The Placing and the distribution of this announcement and other information in
connection with the placing in certain jurisdictions may be restricted by law
and persons into whose possession any document or other information referred to
herein comes should inform themselves about and observe any such restriction.
Any failure to comply with these restrictions may constitute a violation of the
securities laws of any such jurisdiction.
No shares or stock in the Company have been nor will they be registered under
the applicable securities laws of Australia, Canada or Japan and may not be
offered or sold within Australia, Canada or Japan or to, or for the account or
benefit of citizens or residents of Australia, Canada or Japan.
This announcement is not for distribution, directly or indirectly, in or into
the United States or to any U.S. person (as defined in Regulation S under the
U.S. Securities Act of 1933, as amended (the 'Securities Act')). The shares of
the Company have not been and will not be registered under the Securities Act
and may not be offered or sold in the United States or to, or for the account or
benefit of, U.S. persons except pursuant to (i) a transaction meeting the
requirements of Rules 901 through 905 (including Preliminary Notes) of
Regulation S, (ii) an effective registration statement under the Securities Act,
or (iii) an exemption from the registration requirements of the Securities Act.
Hedging transactions involving shares of the Company may not be conducted unless
in compliance with the Securities Act.
This announcement does not constitute a recommendation concerning the shares of
the Company. The price and value of securities may go down as well as up. Past
performance is not necessarily a guide to future performance. Persons needing
advice should contact a professional adviser.
This announcement includes statements that are, or may be deemed to be,
'forward-looking statements'. These forward-looking statements can be identified
by the use of forward-looking terminology, including the terms 'believes',
'estimates', 'plans', 'projects', 'anticipates', 'expects', 'intends', 'may',
'will', or 'should' or, in each case, their negative or other variations or
comparable terminology. These forward-looking statements include matters that
are not historical facts and include statements regarding the Company's
intentions, beliefs or targets.
By their nature, forward-looking statements involve risk and uncertainty because
they relate to future events and circumstances. A number of factors could cause
actual results and developments to differ materially from those expressed or
implied by the forward-looking statements.
Forward-looking statements may and often do differ materially from actual
results.
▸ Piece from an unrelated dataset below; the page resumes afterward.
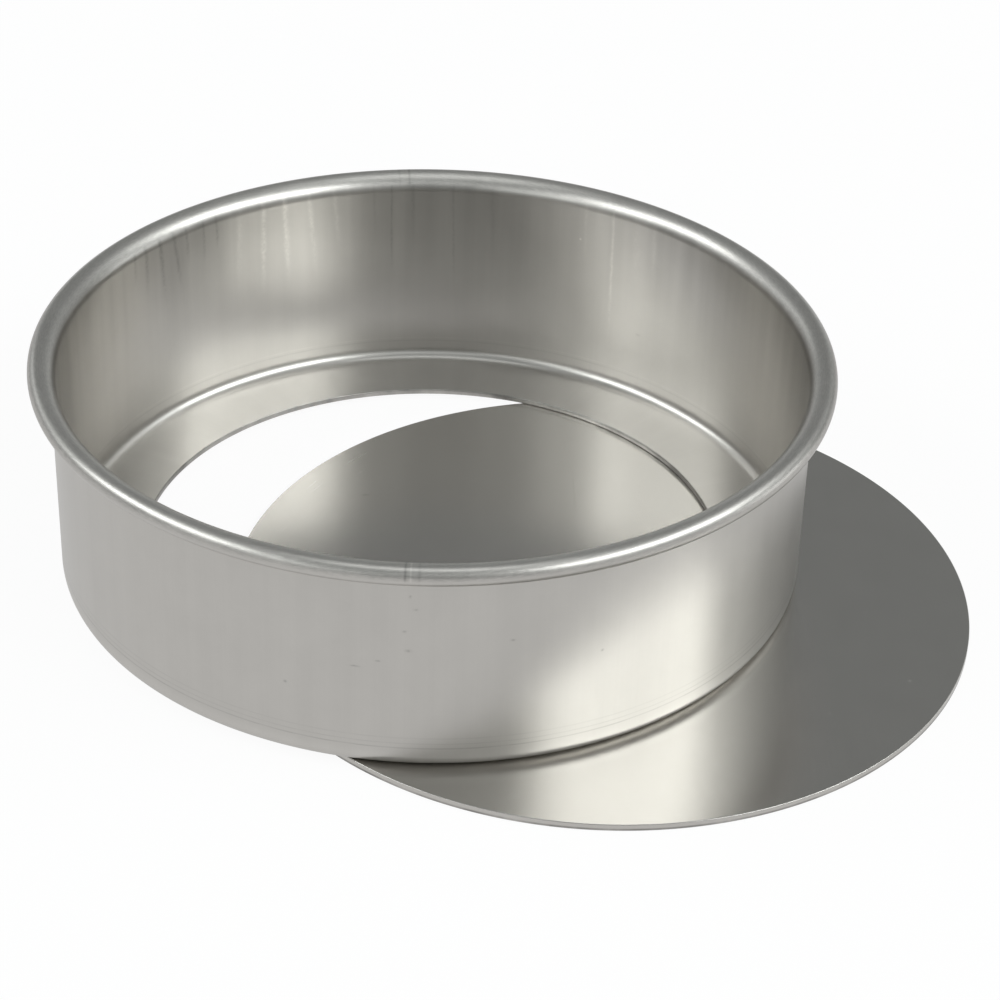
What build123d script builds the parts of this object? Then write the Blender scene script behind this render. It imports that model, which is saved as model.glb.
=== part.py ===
from build123d import *
import os
from math import radians, sin

# Round cake tin with a loose base, laid out with the base drawn out and the ring standing on it.
# Lengths are in millimetres. The origin is on the ring's axis, on the table, with +Z up.

# Sheet the two pieces are made of, and how far their cut edges are eased
sheet = 2.0
base_thickness = 2.4
edge_round_share = 0.3

# Ring: inside width and depth of the tin, and the ledge that carries the base.
# The corner is pressed as tight outside as inside.
inner_diameter = 254.0
inside_depth = 77.5
ledge_width = 26.0
corner_radius = 4.0

# Rolled rim: the sheet turns outwards and rolls under round a hollow,
# until its cut end stands near the wall's outer face
rim_hollow_radius = 1.25
rim_end_gap = 1.4
rim_end_angle = 55

# Loose base: its play in the ring, and where it lies beside the ring's axis
base_play = 0.3
base_offset_x = 58.6
base_offset_y = -28.9

# Radii that follow from the sizes above
inner_radius = inner_diameter / 2
opening_radius = inner_radius - ledge_width
base_radius = inner_radius - base_play
rim_roll_radius = sheet + rim_hollow_radius
rim_turn_radius = sheet + rim_end_gap + rim_roll_radius * sin(radians(rim_end_angle))

# The ring stands on the base, so its heights count from the base's upper face
ledge_top = base_thickness + sheet
rim_top = ledge_top + inside_depth

os.makedirs("parts", exist_ok=True)


def sheet_face(depth):
    # One face of the bent sheet, from the ledge's cut edge to the end of the roll,
    # at a depth below the face that holds the cake
    corner_start = inner_radius + depth - corner_radius
    ledge = Line((opening_radius, ledge_top - depth), (corner_start, ledge_top - depth))
    corner = JernArc(ledge @ 1, ledge % 1, corner_radius, 90)
    wall = Line(corner @ 1, (inner_radius + depth, rim_top - rim_turn_radius))
    turn = JernArc(wall @ 1, wall % 1, rim_turn_radius - depth, -90)
    roll = JernArc(turn @ 1, turn % 1, rim_roll_radius - depth, -180 - rim_end_angle)
    return ledge @ 0, roll @ 1


# Side ring: one sheet spun into ledge, corner, wall and rolled rim
with BuildPart() as side_ring:
    with BuildSketch(Plane.XZ) as ring_section:
        with BuildLine():
            inside_start, inside_end = sheet_face(0)
            outside_start, outside_end = sheet_face(sheet)
            Line(inside_start, outside_start)
            Line(inside_end, outside_end)
        make_face()
        ledge_tip = ring_section.vertices().group_by(Axis.X)[0]
        fillet(ledge_tip, sheet * edge_round_share)
    revolve(axis=Axis.Z)

side_ring.part.label = "side_ring"
export_step(side_ring.part, "parts/side_ring.step")


# Loose base: a flat disc with eased edges, lying on the table and partly under the ring
base_plane = Plane((base_offset_x, base_offset_y, 0))

with BuildPart() as loose_base:
    with BuildSketch(base_plane) as base_outline:
        Circle(base_radius)
    extrude(amount=base_thickness)
    rim_edges = loose_base.edges().filter_by(GeomType.CIRCLE)
    fillet(rim_edges, base_thickness * edge_round_share)

loose_base.part.label = "loose_base"
export_step(loose_base.part, "parts/loose_base.step")
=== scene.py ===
import math
import bmesh
import bpy
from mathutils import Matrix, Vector


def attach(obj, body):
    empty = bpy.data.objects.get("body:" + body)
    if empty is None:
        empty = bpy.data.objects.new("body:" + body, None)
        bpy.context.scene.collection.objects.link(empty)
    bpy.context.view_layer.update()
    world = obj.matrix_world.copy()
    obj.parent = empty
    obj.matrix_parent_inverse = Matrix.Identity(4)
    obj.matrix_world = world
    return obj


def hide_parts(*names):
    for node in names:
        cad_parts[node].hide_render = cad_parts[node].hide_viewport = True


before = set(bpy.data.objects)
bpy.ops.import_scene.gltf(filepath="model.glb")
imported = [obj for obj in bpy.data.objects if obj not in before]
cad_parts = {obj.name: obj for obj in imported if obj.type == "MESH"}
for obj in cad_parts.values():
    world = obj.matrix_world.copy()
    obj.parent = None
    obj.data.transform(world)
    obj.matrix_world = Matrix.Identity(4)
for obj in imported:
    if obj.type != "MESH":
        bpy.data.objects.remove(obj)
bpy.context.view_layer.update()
print("frame loaded:", sorted(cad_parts))

# lengths in metres, angles in degrees
weldReach = 1e-7

ringSizes = {
    "sheet": 0.002,
    "innerRadius": 0.127,
    "ledgeTop": 0.0044,
    "depth": 0.0775,
    "ledge": 0.026,
    "corner": 0.004,
    "rimHollow": 0.00125,
    "rimEndGap": 0.0014,
    "rimEndAngle": 55,
    "edgeRound": 0.0006,
    "aroundSteps": 360,
}

baseSizes = {
    "centre": (0.0586, -0.0289),
    "radius": 0.1267,
    "thickness": 0.0024,
    "edgeRound": 0.00072,
    "aroundSteps": 360,
}


def addPiece(name, bm, body, node, material):
    mesh = bpy.data.meshes.new(name)
    bm.normal_update()
    bm.to_mesh(mesh)
    bm.free()
    for face in mesh.polygons:
        face.use_smooth = True
    piece = bpy.data.objects.new(name, mesh)
    bpy.context.scene.collection.objects.link(piece)
    mesh.materials.append(material)
    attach(piece, body)
    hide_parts(node)
    print(name, "made,", len(mesh.polygons), "faces")


shortStep, shortShare = 0.0003, 0.2


def runTo(bm, vert, target, steps):
    # a straight run of the section, with a short step at both ends that keeps it flat
    start = vert.co.copy()
    way = Vector(target) - start
    short = min(shortStep / way.length, shortShare)
    stops = [short] + [short + (1 - 2 * short) * (i + 1) / steps for i in range(steps)] + [1]
    for stop in stops:
        made = bmesh.ops.extrude_vert_indiv(bm, verts=[vert])
        vert = made["verts"][0]
        vert.co = start + way * stop
    return vert


def bendBy(bm, vert, centre, angle, steps):
    # a bend of the section in the XZ plane; a positive angle turns from +X towards +Z
    made = bmesh.ops.spin(bm, geom=[vert], cent=centre, axis=(0, -1, 0), angle=math.radians(angle),
                          steps=steps, use_merge=False, use_duplicate=False)
    return [item for item in made["geom_last"] if isinstance(item, bmesh.types.BMVert)][0]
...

Any forward-looking statements in this announcement reflect the
Company's view with respect to future events as at the date of this announcement
and are subject to risks relating to future events and other risks,
uncertainties and assumptions relating to the Company's operations, results of
operations, growth strategy and liquidity. Save as required by law or by the
AIM Rules of the London Stock Exchange, the Company undertakes no obligation
publicly to release the results of any revisions to any forward-looking
statements in this announcement that may occur due to any change in its
expectations or to reflect events or circumstances after the date of this
announcement.
Information in this document or any of the documents relating to the placing
cannot be relied upon as a guide to future performance.